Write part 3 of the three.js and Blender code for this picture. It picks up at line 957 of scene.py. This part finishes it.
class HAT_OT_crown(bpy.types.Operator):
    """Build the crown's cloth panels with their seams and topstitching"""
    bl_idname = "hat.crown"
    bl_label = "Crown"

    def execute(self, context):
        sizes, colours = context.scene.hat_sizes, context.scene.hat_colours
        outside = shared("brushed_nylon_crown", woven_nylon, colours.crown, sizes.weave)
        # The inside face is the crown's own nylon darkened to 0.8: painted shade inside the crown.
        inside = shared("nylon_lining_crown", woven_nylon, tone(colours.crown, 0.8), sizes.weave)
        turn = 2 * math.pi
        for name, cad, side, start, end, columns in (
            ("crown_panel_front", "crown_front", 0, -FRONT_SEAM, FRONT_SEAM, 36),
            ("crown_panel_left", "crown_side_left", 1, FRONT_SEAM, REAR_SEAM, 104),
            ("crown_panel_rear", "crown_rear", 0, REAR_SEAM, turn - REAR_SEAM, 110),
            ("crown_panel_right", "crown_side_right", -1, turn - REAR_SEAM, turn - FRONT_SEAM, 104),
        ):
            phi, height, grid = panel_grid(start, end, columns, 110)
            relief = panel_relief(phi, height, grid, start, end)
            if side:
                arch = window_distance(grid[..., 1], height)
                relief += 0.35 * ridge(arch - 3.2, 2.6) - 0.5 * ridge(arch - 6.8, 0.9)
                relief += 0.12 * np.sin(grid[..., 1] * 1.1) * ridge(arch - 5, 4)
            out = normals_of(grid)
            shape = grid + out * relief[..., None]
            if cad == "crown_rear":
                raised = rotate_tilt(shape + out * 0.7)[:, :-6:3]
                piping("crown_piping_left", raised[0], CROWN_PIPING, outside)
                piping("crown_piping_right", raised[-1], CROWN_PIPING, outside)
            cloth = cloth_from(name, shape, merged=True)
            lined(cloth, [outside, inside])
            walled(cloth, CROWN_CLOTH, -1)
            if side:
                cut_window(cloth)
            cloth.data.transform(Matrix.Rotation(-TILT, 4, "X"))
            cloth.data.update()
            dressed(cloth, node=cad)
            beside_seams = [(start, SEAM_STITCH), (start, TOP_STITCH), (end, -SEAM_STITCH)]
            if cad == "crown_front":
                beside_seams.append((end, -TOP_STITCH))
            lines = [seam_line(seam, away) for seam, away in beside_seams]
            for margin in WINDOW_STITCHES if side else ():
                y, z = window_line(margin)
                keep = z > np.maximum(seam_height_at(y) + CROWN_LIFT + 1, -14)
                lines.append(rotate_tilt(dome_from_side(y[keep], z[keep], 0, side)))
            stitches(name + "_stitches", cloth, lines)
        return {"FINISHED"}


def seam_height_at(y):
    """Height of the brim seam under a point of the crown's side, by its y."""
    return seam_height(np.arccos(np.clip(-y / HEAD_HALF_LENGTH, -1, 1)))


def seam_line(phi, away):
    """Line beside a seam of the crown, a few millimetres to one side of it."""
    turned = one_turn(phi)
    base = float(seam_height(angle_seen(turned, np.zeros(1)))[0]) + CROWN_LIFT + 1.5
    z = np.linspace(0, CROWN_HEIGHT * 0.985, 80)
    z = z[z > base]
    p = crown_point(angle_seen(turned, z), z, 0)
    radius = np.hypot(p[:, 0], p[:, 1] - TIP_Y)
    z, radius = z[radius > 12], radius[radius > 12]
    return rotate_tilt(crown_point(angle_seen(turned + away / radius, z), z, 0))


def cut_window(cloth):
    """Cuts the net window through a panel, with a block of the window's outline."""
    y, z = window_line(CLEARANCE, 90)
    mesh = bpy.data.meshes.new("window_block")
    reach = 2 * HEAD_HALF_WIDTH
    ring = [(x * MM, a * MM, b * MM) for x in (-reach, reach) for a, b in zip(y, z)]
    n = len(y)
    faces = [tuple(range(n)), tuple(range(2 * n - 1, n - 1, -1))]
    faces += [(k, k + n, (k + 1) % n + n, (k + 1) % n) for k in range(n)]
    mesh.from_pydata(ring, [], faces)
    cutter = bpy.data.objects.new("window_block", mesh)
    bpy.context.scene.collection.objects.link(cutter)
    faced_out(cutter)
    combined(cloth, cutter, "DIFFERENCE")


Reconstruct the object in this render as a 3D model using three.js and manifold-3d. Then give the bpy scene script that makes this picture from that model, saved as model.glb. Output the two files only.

== == ==

Output all preceding records character for character.

■ **RESPONSE TO THIS EXERCISE**
Write part 3 of the three.js and Blender code for this picture. It picks up at line 957 of scene.py. This part finishes it.
class HAT_OT_crown(bpy.types.Operator):
    """Build the crown's cloth panels with their seams and topstitching"""
    bl_idname = "hat.crown"
    bl_label = "Crown"

    def execute(self, context):
        sizes, colours = context.scene.hat_sizes, context.scene.hat_colours
        outside = shared("brushed_nylon_crown", woven_nylon, colours.crown, sizes.weave)
        # The inside face is the crown's own nylon darkened to 0.8: painted shade inside the crown.
        inside = shared("nylon_lining_crown", woven_nylon, tone(colours.crown, 0.8), sizes.weave)
        turn = 2 * math.pi
        for name, cad, side, start, end, columns in (
            ("crown_panel_front", "crown_front", 0, -FRONT_SEAM, FRONT_SEAM, 36),
            ("crown_panel_left", "crown_side_left", 1, FRONT_SEAM, REAR_SEAM, 104),
            ("crown_panel_rear", "crown_rear", 0, REAR_SEAM, turn - REAR_SEAM, 110),
            ("crown_panel_right", "crown_side_right", -1, turn - REAR_SEAM, turn - FRONT_SEAM, 104),
        ):
            phi, height, grid = panel_grid(start, end, columns, 110)
            relief = panel_relief(phi, height, grid, start, end)
            if side:
                arch = window_distance(grid[..., 1], height)
                relief += 0.35 * ridge(arch - 3.2, 2.6) - 0.5 * ridge(arch - 6.8, 0.9)
                relief += 0.12 * np.sin(grid[..., 1] * 1.1) * ridge(arch - 5, 4)
            out = normals_of(grid)
            shape = grid + out * relief[..., None]
            if cad == "crown_rear":
                raised = rotate_tilt(shape + out * 0.7)[:, :-6:3]
                piping("crown_piping_left", raised[0], CROWN_PIPING, outside)
                piping("crown_piping_right", raised[-1], CROWN_PIPING, outside)
            cloth = cloth_from(name, shape, merged=True)
            lined(cloth, [outside, inside])
            walled(cloth, CROWN_CLOTH, -1)
            if side:
                cut_window(cloth)
            cloth.data.transform(Matrix.Rotation(-TILT, 4, "X"))
            cloth.data.update()
            dressed(cloth, node=cad)
            beside_seams = [(start, SEAM_STITCH), (start, TOP_STITCH), (end, -SEAM_STITCH)]
            if cad == "crown_front":
                beside_seams.append((end, -TOP_STITCH))
            lines = [seam_line(seam, away) for seam, away in beside_seams]
            for margin in WINDOW_STITCHES if side else ():
                y, z = window_line(margin)
                keep = z > np.maximum(seam_height_at(y) + CROWN_LIFT + 1, -14)
                lines.append(rotate_tilt(dome_from_side(y[keep], z[keep], 0, side)))
            stitches(name + "_stitches", cloth, lines)
        return {"FINISHED"}


def seam_height_at(y):
    """Height of the brim seam under a point of the crown's side, by its y."""
    return seam_height(np.arccos(np.clip(-y / HEAD_HALF_LENGTH, -1, 1)))


def seam_line(phi, away):
    """Line beside a seam of the crown, a few millimetres to one side of it."""
    turned = one_turn(phi)
    base = float(seam_height(angle_seen(turned, np.zeros(1)))[0]) + CROWN_LIFT + 1.5
    z = np.linspace(0, CROWN_HEIGHT * 0.985, 80)
    z = z[z > base]
    p = crown_point(angle_seen(turned, z), z, 0)
    radius = np.hypot(p[:, 0], p[:, 1] - TIP_Y)
    z, radius = z[radius > 12], radius[radius > 12]
    return rotate_tilt(crown_point(angle_seen(turned + away / radius, z), z, 0))


def cut_window(cloth):
    """Cuts the net window through a panel, with a block of the window's outline."""
    y, z = window_line(CLEARANCE, 90)
    mesh = bpy.data.meshes.new("window_block")
    reach = 2 * HEAD_HALF_WIDTH
    ring = [(x * MM, a * MM, b * MM) for x in (-reach, reach) for a, b in zip(y, z)]
    n = len(y)
    faces = [tuple(range(n)), tuple(range(2 * n - 1, n - 1, -1))]
    faces += [(k, k + n, (k + 1) % n + n, (k + 1) % n) for k in range(n)]
    mesh.from_pydata(ring, [], faces)
    cutter = bpy.data.objects.new("window_block", mesh)
    bpy.context.scene.collection.objects.link(cutter)
    faced_out(cutter)
    combined(cloth, cutter, "DIFFERENCE")


Reconstruct the object in this render as a 3D model using three.js and manifold-3d. Then give the bpy scene script that makes this picture from that model, saved as model.glb. Output the two files only.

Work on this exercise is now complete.